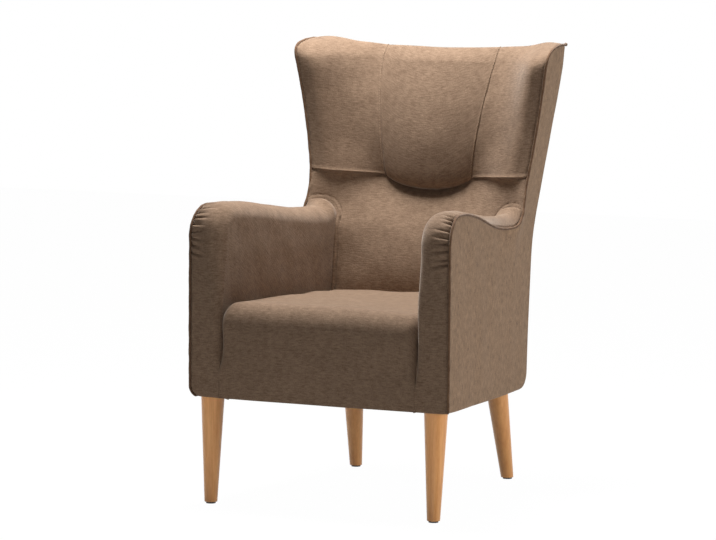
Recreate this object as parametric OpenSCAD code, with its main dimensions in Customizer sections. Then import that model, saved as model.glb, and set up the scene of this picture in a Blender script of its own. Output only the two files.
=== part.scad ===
// Upholstered fireside chair: beech frame and legs, spring seat, foam and fabric covers.
// X runs to the viewer's right, the chair faces -Y, and Z = 0 is the floor.

/* [Body] */
// Half width across the arms at the front
body_half_w = 318; // [295:1:335]
// Distance from the chair's middle to its front face
front_reach = 355; // [340:1:370]
// Height of the bottom edge at the front
base_front_h = 245; // [230:1:260]
// Height of the bottom edge at the rear
base_rear_h = 220; // [208:1:232]
// Narrowing of each side from front to rear, as a share of the depth
taper_share = 0.113; // [0.1:0.001:0.12]
// Radius of the rear bottom corner, seen from the side
rear_corner_r = 46; // [40:1:56]

/* [Arms] */
// Height of the arm's nose
arm_h = 675; // [660:1:690]
// Radius of the arm's nose, seen from the side
nose_r = 70; // [60:1:80]
// Height of the lowest point of the arm line
dip_h = 611; // [600:1:622]
// How far behind the middle that lowest point lies
dip_y = 105; // [95:1:115]
// Width of the arms at the front
arm_w = 78; // [66:1:90]
// Narrowing of the room between the arms, as a share of the depth
arm_in_taper_share = 0.075; // [0.06:0.005:0.09]
// Radius of the arm's inner top edge
arm_edge_r = 38; // [30:1:44]
// Height that the arm's crown rises above its outer edge, at the dip
arm_crown = 27; // [20:1:32]

/* [Wings and back] */
// Height of the foot of the wing's front edge
wing_foot_h = 729; // [715:1:740]
// Depth of that foot behind the middle
wing_foot_y = 196; // [188:1:204]
// Depth of the wing's front edge at mid height
wing_mid_y = 207; // [204:1:212]
// Height of the wing's rounded front corner
wing_tip_h = 979; // [965:1:985]
// Depth of that corner
wing_tip_y = 200; // [196:1:203]
// Height of the side panel's top edge
wing_top_h = 1028; // [1020:1:1034]
// Height of the top of the back at its middle
back_top_h = 1013; // [1006:1:1018]
// Sideways flare of the wings, as a share of the height
flare_share = 0.156; // [0.14:0.002:0.166]
// Height where the flare begins
flare_h = 580; // [570:1:600]
// Depth of the rear face low down
rear_low_y = 293; // [288:1:298]
// Depth of the rear face near the top
rear_high_y = 366; // [362:1:370]
// Height of the seam between the lumbar and head panels, at the wings
seam_h = 728; // [722:1:734]
// Sag of that seam at its middle
seam_sag = 43; // [30:1:50]
// Forward swell of the head panel
head_swell = 30; // [20:1:34]
// Half width of the head panel at its bottom
head_half_w = 110; // [100:1:120]

/* [Seat] */
// Height of the seat at its front
seat_front_h = 453; // [446:1:460]
// Height of the seat at the back
seat_rear_h = 443; // [438:1:448]
// Depth of the seat's rear edge
seat_rear_y = 158; // [150:1:166]
// Crown of the seat
seat_crown = 10; // [5:1:14]
// Radius of the seat's front edge
seat_edge_r = 44; // [36:1:52]

/* [Fabric and boards] */
// Thickness of the covers
cover_t = 2.4; // [1.6:0.1:3]
// Diameter of the piping
piping_d = 6; // [5:0.5:7]
// Thickness of the hardboard backing
board_t = 4; // [3:0.5:5]
// Clearance between neighbouring layers
gap = 0.3; // [0.2:0.05:0.4]

/* [Frame] */
// Width of the posts, across the chair
post_w = 22; // [20:1:24]
// Depth of the front posts
front_post_d = 45; // [38:1:50]
// Depth of the back posts
back_post_d = 32; // [28:1:34]
// Thickness of the seat rails
rail_t = 25; // [20:1:28]
// Height of the seat rails
rail_h = 80; // [70:1:86]
// Thickness of the corner blocks
block_h = 36; // [30:1:40]
// Thickness of the top rail
top_rail_t = 18; // [15:1:20]
// Height of the top rail
top_rail_h = 48; // [40:1:52]
// Diameter of the dowels
dowel_d = 10; // [8:1:12]
// Length of the dowels
dowel_len = 50; // [40:1:56]

/* [Springs and webbing] */
// Number of zigzag springs
spring_count = 5; // [4:1:6]
// Diameter of the spring wire
wire_d = 3.8; // [3:0.1:4.5]
// Width of a spring
spring_w = 50; // [40:1:56]
// Number of half waves along a spring
spring_waves = 12; // [10:2:16]
// Width of the back webbing
webbing_w = 50; // [40:1:60]
// Thickness of the webbing
webbing_t = 1.5; // [1:0.1:2]
// Thickness of the felt over the springs
felt_t = 4; // [3:0.5:6]

/* [Legs] */
// Top diameter of the legs
leg_top_d = 53; // [48:1:56]
// Bottom diameter of the legs
leg_foot_d = 29; // [24:1:34]
// Distance of the front feet from the side
front_foot_in = 44; // [38:1:50]
// Distance of the front feet ahead of the middle
front_foot_y = 330; // [324:1:334]
// Forward lean of the front legs, degrees
front_splay_angle = 2; // [0:0.5:4]
// Distance of the rear feet from the side
rear_foot_in = 121; // [113:1:130]
// Distance of the rear feet behind the middle
rear_foot_y = 291; // [285:1:300]
// Backward lean of the rear legs, degrees
rear_splay_angle = 11.5; // [10:0.5:13]
// Outward lean of the rear legs, degrees
rear_side_splay_angle = 3; // [2:0.5:5]
// Height of the glides
glide_h = 4; // [3:0.5:6]
// Diameter of the glides
glide_d = 22; // [18:1:24]
// Diameter of the hanger bolts
bolt_d = 8; // [6:1:10]
// Length of the hanger bolts
bolt_len = 56; // [48:1:60]
// Diameter of the leg plates
plate_d = 50; // [46:1:52]
// Thickness of the leg plates
plate_t = 2.5; // [2:0.5:3]

/* [Hidden] */

cover_color = "rosybrown";
wood_color = "burlywood";

// Curve and blend helpers
function lerp(a, b, t) = a + (b - a)*t;
function clamp01(t) = min(1, max(0, t));
function ease(t) = let(c = clamp01(t)) c*c*(3 - 2*c);
function bezier(p, t) = pow(1 - t, 3)*p[0] + 3*t*pow(1 - t, 2)*p[1] + 3*t*t*(1 - t)*p[2] + t*t*t*p[3];
function unit(v) = v/norm(v);
function steps(a, b, n) = [for (i = [0:n]) lerp(a, b, i/n)];

// Side planes: the outer face of the side panel at a depth and height
front_y = -front_reach;
flare_blend = 40;
function side_x(y, z) = body_half_w - taper_share*(y - front_y)
    + flare_share*(z - flare_h + norm([z - flare_h, flare_blend]))/2*ease(y/wing_foot_y);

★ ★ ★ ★

▸ **WHAT IS ASKED**: Of the lines above, how many contain the string "that"? Only the number is required.

▸ **EXERCISE SOLUTION**: 6